Hacker News new | ask | show | jobs
by aseipp 1148 days ago
It's basically impossible to answer that hypothetical right now, because it depends entirely on the choice of client software. And that's still something that's evolving; it's just that Apple/Google/MS have the most prominent implementations here.

If you have an iPhone and a Mac? No, your iPhone will log in via iCloud keychain. You use touchid/faceid to auth as usual.

If you have an Android phone and a Chromebook/use Chrome? No, it will get sync'd implicitly. You use whatever the equivalent of touchid/faceid is to auth, as usual.

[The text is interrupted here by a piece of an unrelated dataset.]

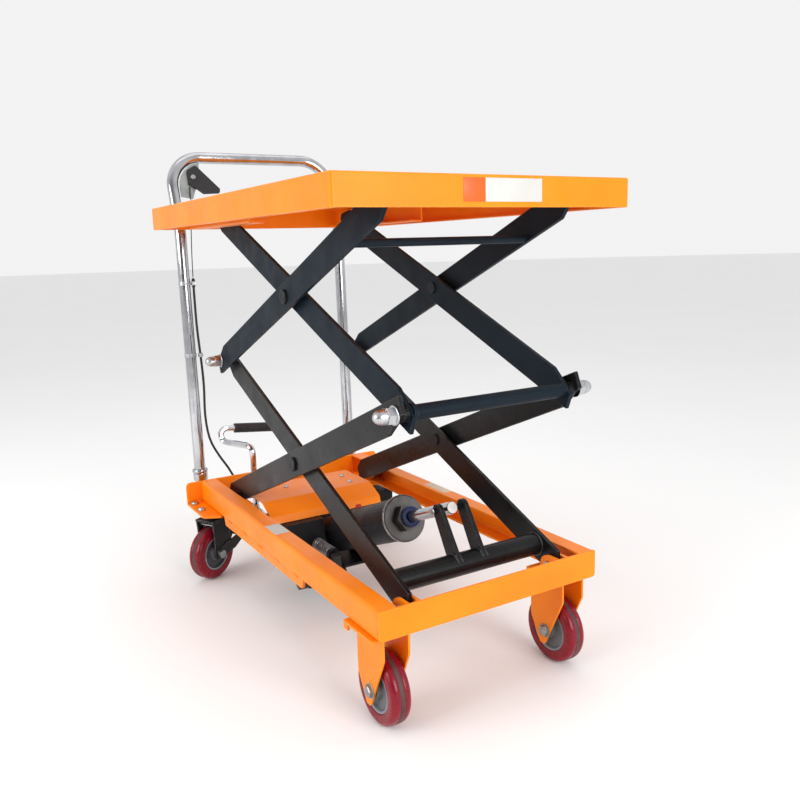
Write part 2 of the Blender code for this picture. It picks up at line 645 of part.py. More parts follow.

If you're using some third party, pure-software, syncing solution? No, probably not. For example, existing password managers will probably just store the key material, encrypt it, then sync across devices. Again, pure software solution. You use 1Password on Windows 11 and also on your iPhone? You'll probably be fine. (Note: this is hypothetical, because 1Pass doesn't support it yet, but this is probably how it will shake out.)

If you want to login with your Chromebook using a key it has generated and not export/sync the key, and you also have an iPhone at the same time you want to login with? Yes, you will need multiple keys, one for each device, and you will need to provision them.

Realistically this is also a change to login flows on the server as well, so there's work to be done for the UX. For example many server-side auth packages are still adopting Passkeys into their flow, they need to change their schemas and frontends. One change to explore e.x. is you can ask the user after registering with WebAuthn is to register other devices, if they have them. Whether or not that's a workable solution remains to be seen.